山之音(47)

2025-10-09 评论

    “这是为什么呢?爸爸。是因为姐姐回娘家来的缘故吗?”
    “不。这同房子的事没有关系。房子是以半离婚的形式回到娘家里来,对菊子实在过意不去。不过,她即使同相原离婚,也不会在咱家长住下去的吧。房子是另一码于事,我说的是菊子你们两人的问题呐。菊子另立门户不是更好吗?”
    “不。按我说,爸爸心疼我,我愿意和爸爸在一起。离开爸爸的身边,该不知多胆怯啊。”
    “你说的真恳切啊!”
    “嗳哟。我在跟爸爸撒娇哩。
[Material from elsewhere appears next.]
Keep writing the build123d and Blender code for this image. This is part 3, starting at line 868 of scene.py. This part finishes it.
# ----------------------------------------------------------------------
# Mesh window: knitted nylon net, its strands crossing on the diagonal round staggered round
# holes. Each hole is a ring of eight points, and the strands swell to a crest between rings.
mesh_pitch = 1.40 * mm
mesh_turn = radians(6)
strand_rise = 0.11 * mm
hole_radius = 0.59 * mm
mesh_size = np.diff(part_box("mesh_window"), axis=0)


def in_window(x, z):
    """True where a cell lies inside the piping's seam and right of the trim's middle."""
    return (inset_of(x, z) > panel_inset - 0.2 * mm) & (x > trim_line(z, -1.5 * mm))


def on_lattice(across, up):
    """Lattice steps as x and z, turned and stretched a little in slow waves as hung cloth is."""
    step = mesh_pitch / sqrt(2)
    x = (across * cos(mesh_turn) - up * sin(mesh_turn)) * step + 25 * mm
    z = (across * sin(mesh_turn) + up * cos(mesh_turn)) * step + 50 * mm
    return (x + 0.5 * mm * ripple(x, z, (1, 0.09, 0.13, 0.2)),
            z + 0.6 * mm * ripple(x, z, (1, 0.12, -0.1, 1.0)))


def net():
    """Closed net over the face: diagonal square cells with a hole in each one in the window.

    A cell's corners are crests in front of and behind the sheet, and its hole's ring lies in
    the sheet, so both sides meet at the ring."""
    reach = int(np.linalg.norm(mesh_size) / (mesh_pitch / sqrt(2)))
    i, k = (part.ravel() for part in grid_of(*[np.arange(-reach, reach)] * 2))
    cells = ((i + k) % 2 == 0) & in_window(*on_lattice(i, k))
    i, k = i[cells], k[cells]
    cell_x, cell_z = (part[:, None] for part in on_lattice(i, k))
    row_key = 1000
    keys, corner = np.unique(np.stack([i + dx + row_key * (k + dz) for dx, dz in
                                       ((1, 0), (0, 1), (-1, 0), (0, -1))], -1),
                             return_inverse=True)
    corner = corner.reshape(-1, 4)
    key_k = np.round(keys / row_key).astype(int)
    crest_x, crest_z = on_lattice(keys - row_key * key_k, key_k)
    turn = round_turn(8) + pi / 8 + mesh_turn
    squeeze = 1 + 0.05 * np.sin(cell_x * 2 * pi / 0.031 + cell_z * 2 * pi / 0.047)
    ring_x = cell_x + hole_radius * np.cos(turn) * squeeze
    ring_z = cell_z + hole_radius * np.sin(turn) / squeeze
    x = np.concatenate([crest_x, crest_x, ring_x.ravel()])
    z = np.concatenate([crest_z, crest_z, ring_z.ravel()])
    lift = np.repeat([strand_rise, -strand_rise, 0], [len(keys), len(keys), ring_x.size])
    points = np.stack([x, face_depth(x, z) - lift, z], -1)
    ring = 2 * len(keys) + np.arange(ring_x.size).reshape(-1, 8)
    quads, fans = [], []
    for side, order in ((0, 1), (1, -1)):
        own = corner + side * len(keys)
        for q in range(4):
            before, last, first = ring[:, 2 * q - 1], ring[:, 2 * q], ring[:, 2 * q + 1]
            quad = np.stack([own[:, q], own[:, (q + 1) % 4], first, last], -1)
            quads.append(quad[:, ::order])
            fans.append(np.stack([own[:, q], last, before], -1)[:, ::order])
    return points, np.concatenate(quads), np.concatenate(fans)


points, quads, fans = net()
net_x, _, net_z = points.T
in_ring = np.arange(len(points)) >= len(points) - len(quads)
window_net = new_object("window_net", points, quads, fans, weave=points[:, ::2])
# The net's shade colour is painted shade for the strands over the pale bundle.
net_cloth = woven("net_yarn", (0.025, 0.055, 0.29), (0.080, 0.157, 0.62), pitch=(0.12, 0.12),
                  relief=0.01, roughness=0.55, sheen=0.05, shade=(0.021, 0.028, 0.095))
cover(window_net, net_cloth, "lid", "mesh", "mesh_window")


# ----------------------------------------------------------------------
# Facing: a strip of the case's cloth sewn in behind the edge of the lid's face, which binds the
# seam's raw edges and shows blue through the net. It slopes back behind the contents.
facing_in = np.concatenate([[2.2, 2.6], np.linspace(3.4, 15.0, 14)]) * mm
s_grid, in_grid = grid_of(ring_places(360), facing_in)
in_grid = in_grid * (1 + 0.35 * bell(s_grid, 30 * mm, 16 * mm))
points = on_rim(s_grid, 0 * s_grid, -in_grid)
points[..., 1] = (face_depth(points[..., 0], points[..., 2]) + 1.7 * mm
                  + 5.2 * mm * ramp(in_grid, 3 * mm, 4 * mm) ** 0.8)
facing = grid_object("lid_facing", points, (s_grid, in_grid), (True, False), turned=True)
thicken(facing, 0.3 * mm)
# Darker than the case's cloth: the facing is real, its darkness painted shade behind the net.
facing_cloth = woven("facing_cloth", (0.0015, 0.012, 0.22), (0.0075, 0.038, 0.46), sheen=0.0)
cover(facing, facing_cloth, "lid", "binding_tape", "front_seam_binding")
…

我是个么女,撒娇惯了,大概是在娘家也得到家父疼爱的缘故吧,我喜欢和爸爸住在一起。”
    “亲家爹很疼爱菊子,这点我很明白。就说我吧,因为有菊子在身边,不知得到了多大的安慰。如果你另立门户,定会感到寂寞的。修一做出了那种事,我过去一直没跟菊子商量。我这个父亲是不配和你一起住下去的。如果你们两人单独住,只有你们俩,问题或许会更好解决,不是吗?”
    “不!即使爸爸什么也不说,我也明白,爸爸是在惦挂着我的事,在安慰我。我就是靠着这份情义,才这样呆下来的。”
    菊子的大眼睛里噙满了泪珠。
    “一定要我们另立门户的话,我会感到害怕的。我一个人无论如何无法安静地在家里等待的,肯定会很寂寞、很悲伤、很害怕的。”
    “不妨试试一人等待看看嘛。不过,唉,这种话就不该在电车里谈。你先好好想想。”
    菊子或许是真的害怕了,她的肩膀仿佛在发颤。
    在东京站下了车,信吾叫了出租车把菊子送到本乡去。
    可能是娘家父亲疼爱惯了,也可能是刚才感情过分激动的缘故吧,菊子似乎也不觉得她这番表现有什么不自然。
    尽管这种时候不会赶巧修一的情妇在马路上行走,但信吾总感到存在这种危险性,所以停车一直目送着菊子走进了大学的附属医院里。

    一
    花季的镰仓,适逢佛都七百年祭,寺庙的钟声终日悠扬不止。
    这钟声,有时信吾却听不见。菊子不论是在勤快干活,还是在说话都可以听见,而信吾不留意就听不见。
    “喏。”菊子告诉信吾,“又响了,您听。”
    “哦?”
    信吾歪着脑袋,对保子说:
    “老太婆,你听见了吗?”
    “听见了。连那个也听不见?”保子不愿理睬,将五天的报纸摞在膝上,慢慢地在阅读着。
    “响了,响了。”信吾说。
    只要听见一次,以后就容易听见了。
    “一说听见了,你就高兴。”保子将老花镜摘了下来,望了望信吾。
    “庙里的和尚成天价撞钟,也够累的。”
    “撞一次得缴纳十元呐,那是让香客撞的啊。不是和尚撞嘛。”菊子说。
    “那倒是个好主意。”
    “人家说,那是供奉的钟声……听说计划让上十万人百万人撞呢。”
    “计划?”
    信吾觉得这句话很滑稽可笑。
    “不过,寺庙的钟声太忧郁,怪讨厌的。”
    “是吗,很忧郁吗?”
    信吾正想:四月的一个星期天,在饭厅里一边观赏樱花,一边聆听钟声,多悠闲自在啊。
    “所说的七百年,是指什么七百年?大佛也七百年了,日莲上人①也七百年了。”保子问道。
    ①日莲上人(1222—1282),日本镰仓时代的僧人,日莲宗的鼻祖。
    信吾回答不出来。
    “菊子知道吗?”
    “不知道。”
    “真滑稽,我们白住在镰仓了。”
    “妈妈您膝上的报纸没刊登什么吗?”
    “也许刊登了吧。”保子将报纸递给了菊子。报纸整整齐齐地摞在一起。自己的手头只留下一份。
    “对了,我也好像在报上读过呢。但是,一读到一对老夫妻离家出走的消息,引起对身世的悲伤,脑子里就只记住这件事了。你也读了这段消息吧?”